Citation:  Paper number  032365,  2003 ASAE Annual Meeting . (doi: 10.13031/2013.14987) @2003
Authors:   Gary R. Sands, Lowell M. Busman, Warren E. Rugger Jr., Bradley Hansen
Keywords:   Subsurface drainage, tile drainage, drainage depth, drainage design, nitrate-nitrogen

The impact of drainage depth on hydrology and water quality in southern Minnesota was investigated through a field experiment. Subsurface drainage systems were installed on nine field-sized watersheds ranging in size from 0.8 to 2.5 ha. The nine systems comprised two drainage depths (90 and 120 cm) and conventional (13 mm/day design drainage rate) and narrow (one-half the conventional) drain spacings. Surface and subsurface drainage runoff and nitrate-nitrogen were monitored with automated equipment for 2001 and 2002. Results from the two years show that for the conventional drain spacing, annual drainage runoff and nitrate-nitrogen were reduced for the shallow drains by up to 40 and 47 percent, respectively. The results for the narrowly spaced drainage systems were more ambiguous, however.

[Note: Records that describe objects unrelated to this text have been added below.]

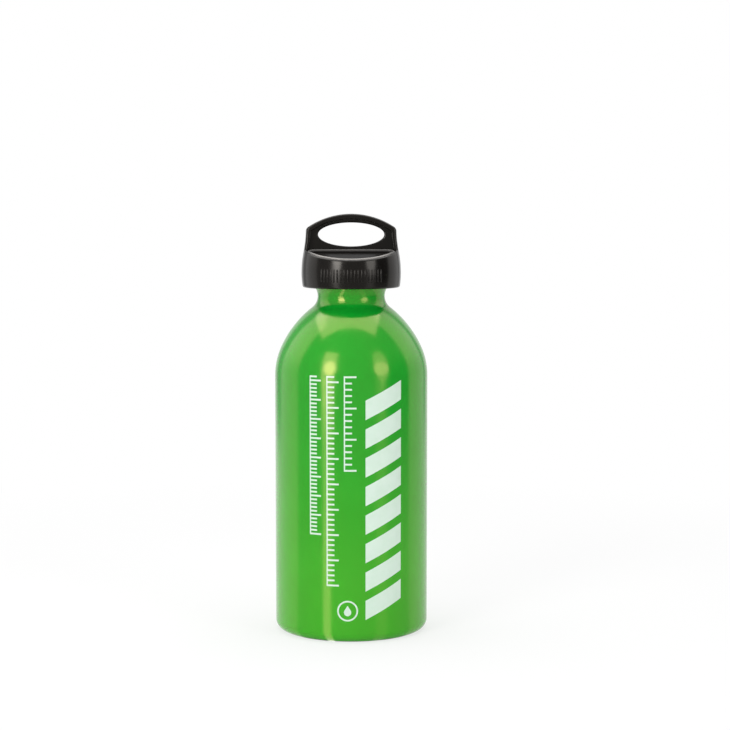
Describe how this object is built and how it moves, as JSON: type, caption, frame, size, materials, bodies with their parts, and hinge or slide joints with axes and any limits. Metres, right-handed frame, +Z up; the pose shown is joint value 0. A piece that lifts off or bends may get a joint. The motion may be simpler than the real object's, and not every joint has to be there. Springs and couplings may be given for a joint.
{
  "type": "camping fuel bottle",
  "caption": "Round aluminium fuel bottle with domed shoulder and waisted neck, closed by a push-and-turn screw cap with an arched carrying handle.",
  "frame": {"origin": "centre of the foot ring's resting plane, on the bottle's axis", "axes": "+Z up along the bottle's axis, X along the handle of the cap, -Y towards the front that the picture shows"},
  "size_m": [0.074, 0.074, 0.2025],
  "materials": {
    "lacquered_aluminium": "gloss",
    "seal_rubber": "matte",
    "plug_plastic": "matte",
    "spring_steel": "satin",
    "cap_plastic": "satin"
  },
  "bodies": {
    "bottle": {"bottle_shell": "lacquered_aluminium"},
    "seal": {"mouth_seal": "seal_rubber"},
    "plug": {"threaded_plug": "plug_plastic"},
    "spring": {"return_spring": "spring_steel"},
    "cap": {"outer_cap": "cap_plastic"}
  },
  "joints": [
    {"name": "cap_rise", "type": "slide", "parent": "bottle", "child": "seal", "axis": [0, 0, 1], "range_m": [0, 0.013]},
    {"name": "cap_turn", "type": "hinge", "parent": "seal", "child": "plug", "pos_m": [0, 0, 0.17], "axis": [0, 0, 1], "range_deg": [0, 1170.5]},
    {"name": "cap_spin", "type": "hinge", "parent": "plug", "child": "spring", "pos_m": [0, 0, 0.17], "axis": [0, 0, 1], "continuous": true},
    {"name": "cap_press", "type": "slide", "parent": "spring", "child": "cap", "axis": [0, 0, -1], "range_m": [0, 0.0015], "stiffness_N_per_m": 3900, "springref_m": -0.003, "deforming": ["return_spring"]}
  ],
  "couplings": [
    {"joint": "cap_turn", "follows": "cap_rise", "rad_per_m": 1570.8}
  ]
}
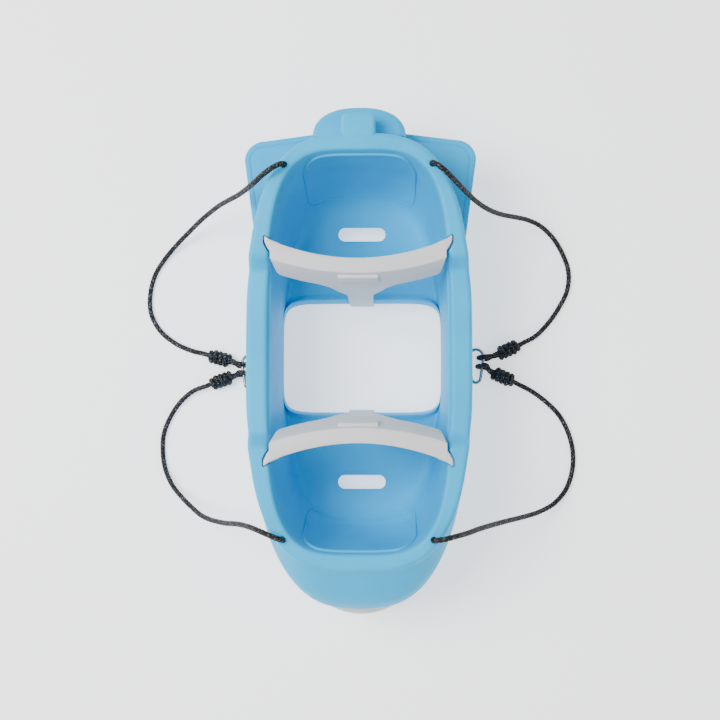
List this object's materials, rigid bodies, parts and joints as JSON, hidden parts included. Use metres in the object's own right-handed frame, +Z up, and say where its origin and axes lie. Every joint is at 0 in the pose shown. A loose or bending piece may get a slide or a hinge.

Reductions in nitratenitrogen were attributed primarily to reductions in drainage runoff volume because only minor differences in nitrate-nitrogen concentrations were observed among watersheds. It is hypothesized that the reduced drainage volume in the shallow systems was accompanied by an increase in deep seepage below the drainage systems. Data from 2003 are still be analyzed and modeling research is underway to predict the impacts of shallow drainage over long climatic records and for other soil types.